Law expected to disrupt 150,000-200,000 b/d of crude-by-rail movement

Petition may start state, federal jurisdictional fight over crude transport

Nearly 16 million barrels of Bakken crude shipped through Washington in Q1

  • Author
  • Brian Scheid
  • Editor
  • Valarie Jackson
  • Commodity
  • Oil

Houston — North Dakota is expected to ask the federal government to block the state of Washington from enforcing a crude-by-rail law forecast to keep as much as 200,000 b/d of Bakken crude from reaching Puget Sound refineries, the state's top oil and natural gas regulator said Tuesday.

North Dakota's Industrial Commission will vote Wednesday to petition the US Pipeline and Hazardous Materials Safety Administration to use its federal preemption authority and claim jurisdiction over crude-by-rail through Washington, said Lynn Helms, director of the North Dakota Department of Mineral Resources.

"PHMSA has full regulatory authority over crude-by-rail shipments and what's considered hazardous and what's not and how it's transported and all that," Helms told reporters Tuesday.

North Dakota officials had considered a federal legal challenge against Washington on the grounds that the new law violates the US Interstate Commerce Act. But officials now see the petition to PHMSA as the "best and quickest option at this point," Helms said.

Washington may challenge PHMSA's authority over crude-by-rail regulation in court, Helms said.

The state law, which Washington Governor Jay Inslee signed into law in May and will go into effect January 1, prohibits Washington's five existing refineries, all along Puget Sound and with a capacity totaling nearly 638,000 b/d, from unloading any crude from a rail tank car unless the oil has a vapor pressure of less than 9 psi, potentially setting a de facto ban on Bakken crude shipped by rail.

Helms has said Bakken operators would not be able to condition Bakken crude to below that 9 psi level without removing valuable product, including butane, from the crude stream. Helms said the law, if imposed, would disrupt 150,000-200,000 b/d of Bakken crude through the state.

The 9 psi standard only goes into effect after a refinery increases its crude-by-rail imports by more than 10% from 2018 reported volumes. The changes essentially place a cap on a refinery's imports of crude shipped by rail through the state.

North Dakota exported by rail an estimated 265,000 b/d of its crude oil output, about 19% of its total output, according the North Dakota Pipeline Authority.

More than 15.9 million barrels of crude, or about 174,400 b/d, were moved by rail through Washington state in Q1 2019, according to the most recent data from the Washington Department of Ecology.

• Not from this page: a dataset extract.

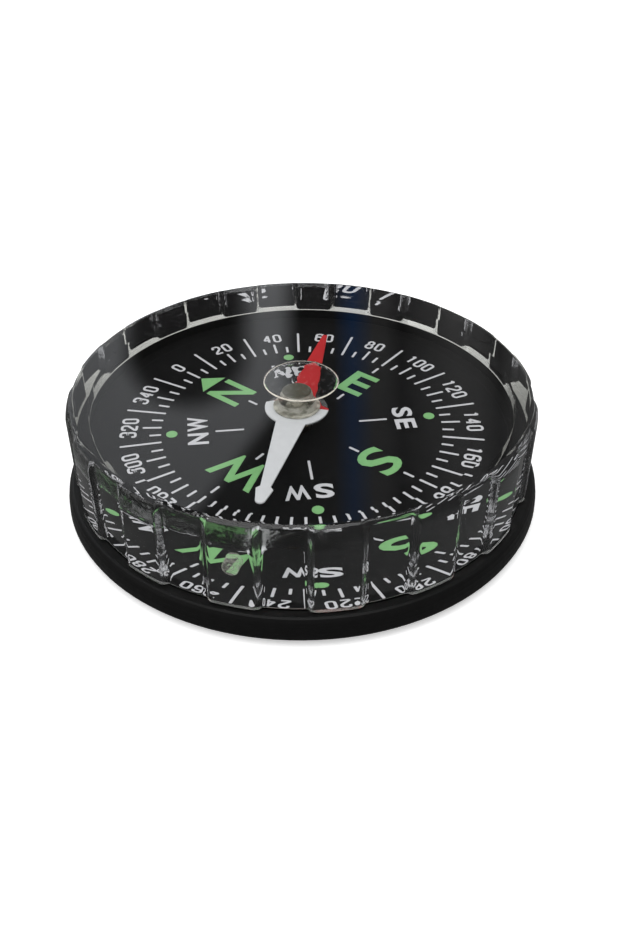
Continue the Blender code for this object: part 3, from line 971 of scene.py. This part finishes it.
room = {"glow": (0.73, 0.75, 0.78), "glowEdge": -0.015, "glowSlant": 0.8, "glowBend": -0.09,
        "glowSoft": 0.016, "shadeSide": -0.122, "shadeRise": -0.136, "shadeWidth": 0.064,
        "shadeHeight": 0.057, "shadeEdge": (0.5, 1.6), "ahead": (0.3, 0.6), "leastAhead": 0.05,
        "rampWidth": 0.25,
        "ramp": [(0.0, (0.03, 0.03, 0.03)), (0.14, (0.03, 0.03, 0.03)), (0.22, (0.018, 0.084, 0.25)),
                 (0.31, (0.12, 0.12, 0.12)), (0.36, (0.11, 0.11, 0.11)), (0.43, (0.03, 0.03, 0.03)),
                 (0.54, (0.12, 0.12, 0.12)), (0.66, (0.22, 0.22, 0.22)), (0.76, (0.22, 0.22, 0.22)),
                 (0.85, (0.1, 0.1, 0.1)), (0.95, (0.3, 0.3, 0.3))]}


def grey(share):
    return (share, share, share)


def makeFloor():
    floor = newPrimitive(bpy.ops.mesh.primitive_plane_add, "floor", size=studio["floorSize"])
    material, graph = newMaterial("paleFloor")
    matte, mirrored, bright = [graph.node("ShaderNodeBsdfDiffuse", None, {"Color": grey(share)})
                               for share in (studio["floor"], studio["floorMirrored"], 1.0)]
    glow = graph.node("ShaderNodeEmission", None, {"Color": grey(1.0), "Strength": studio["floorGlow"]})
    seen = graph.node("ShaderNodeAddShader", None, {0: bright, 1: glow})
    direct = graph.ray("Is Camera Ray").atLeast(graph.ray("Is Transmission Ray"))
    other = graph.mix(graph.ray("Is Glossy Ray"), matte, mirrored)
    graph.output(graph.mix(direct, other, seen))
    floor.data.materials.append(material)


def makeWorld():
    world = bpy.data.worlds.new("world")
    bpy.context.scene.world = world
    world.use_nodes = True
    graph = Graph(world.node_tree)
    direction = graph.node("ShaderNodeTexCoord", output="Generated")
    x, y, z = [graph.axis(direction, index) for index in range(3)]
    lean = math.radians(camera["elevation"])
    ahead = y * math.cos(lean) + z * math.sin(lean)
    depth = ahead.atLeast(room["leastAhead"])
    side = x / depth
    rise = (z * math.cos(lean) - y * math.sin(lean)) / depth
    edge = room["glowEdge"] - room["glowSlant"] * (rise - room["glowBend"]).atLeast(0.0)
    lit = 1.0 - (side - edge).smooth(-room["glowSoft"], room["glowSoft"])
    shadeSide = (side - room["shadeSide"]) / room["shadeWidth"]
    shadeRise = ((rise - room["shadeRise"]) / room["shadeHeight"]).atLeast(0.0)
    unshaded = (shadeSide * shadeSide + shadeRise * shadeRise).smooth(*room["shadeEdge"])
    right = graph.node("ShaderNodeValToRGB", {"stops": room["ramp"]}, {0: side / room["rampWidth"]})
    mirrored = graph.blend(lit * unshaded, right, room["glow"])
    mirrored = graph.blend(ahead.smooth(*room["ahead"]), grey(studio["elsewhere"]), mirrored)
    refracted = graph.blend(z > studio["horizon"], grey(1.0), mirrored)
    color = graph.blend(graph.ray("Is Glossy Ray"), grey(studio["sky"]), mirrored)
    color = graph.blend(graph.ray("Is Transmission Ray"), color, refracted)
    color = graph.blend(graph.ray("Is Camera Ray"), color, grey(1.0))
    graph.output(graph.node("ShaderNodeBackground", None, {"Color": color, "Strength": 1.0}),
                 "ShaderNodeOutputWorld")


def makeLamps():
    for name, (power, side, place) in lamps.items():
        data = bpy.data.lights.new(name, "AREA")
        data.energy = power
        data.size = side
        item = bpy.data.objects.new(name, data)
        bpy.context.scene.collection.objects.link(item)
        item.location = place
        item.rotation_euler = (-Vector(place)).to_track_quat("-Z", "Y").to_euler()


makeFloor()
makeWorld()
makeLamps()
print("studio lit")

bpy.context.scene.view_settings.view_transform = "Standard"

About 164,400 b/d, or roughly 94%, of crude transported by rail through Washington in Q1 originated in North Dakota, the state agency said. About 9,300 b/d, or about 5%, originated in Alberta and about 700 b/d, or less than 1%, originated in Saskatchewan.

Last year, Washington imported about 28%, or roughly 184,000 b/d, of its crude by rail, including more than 90% from North Dakota and the rest from Alberta. The state imports about 45%, or 262,000 b/d, by sea and about 27%, or more than 81,000 b/d, through the Trans Mountain Pipeline across the Canadian border.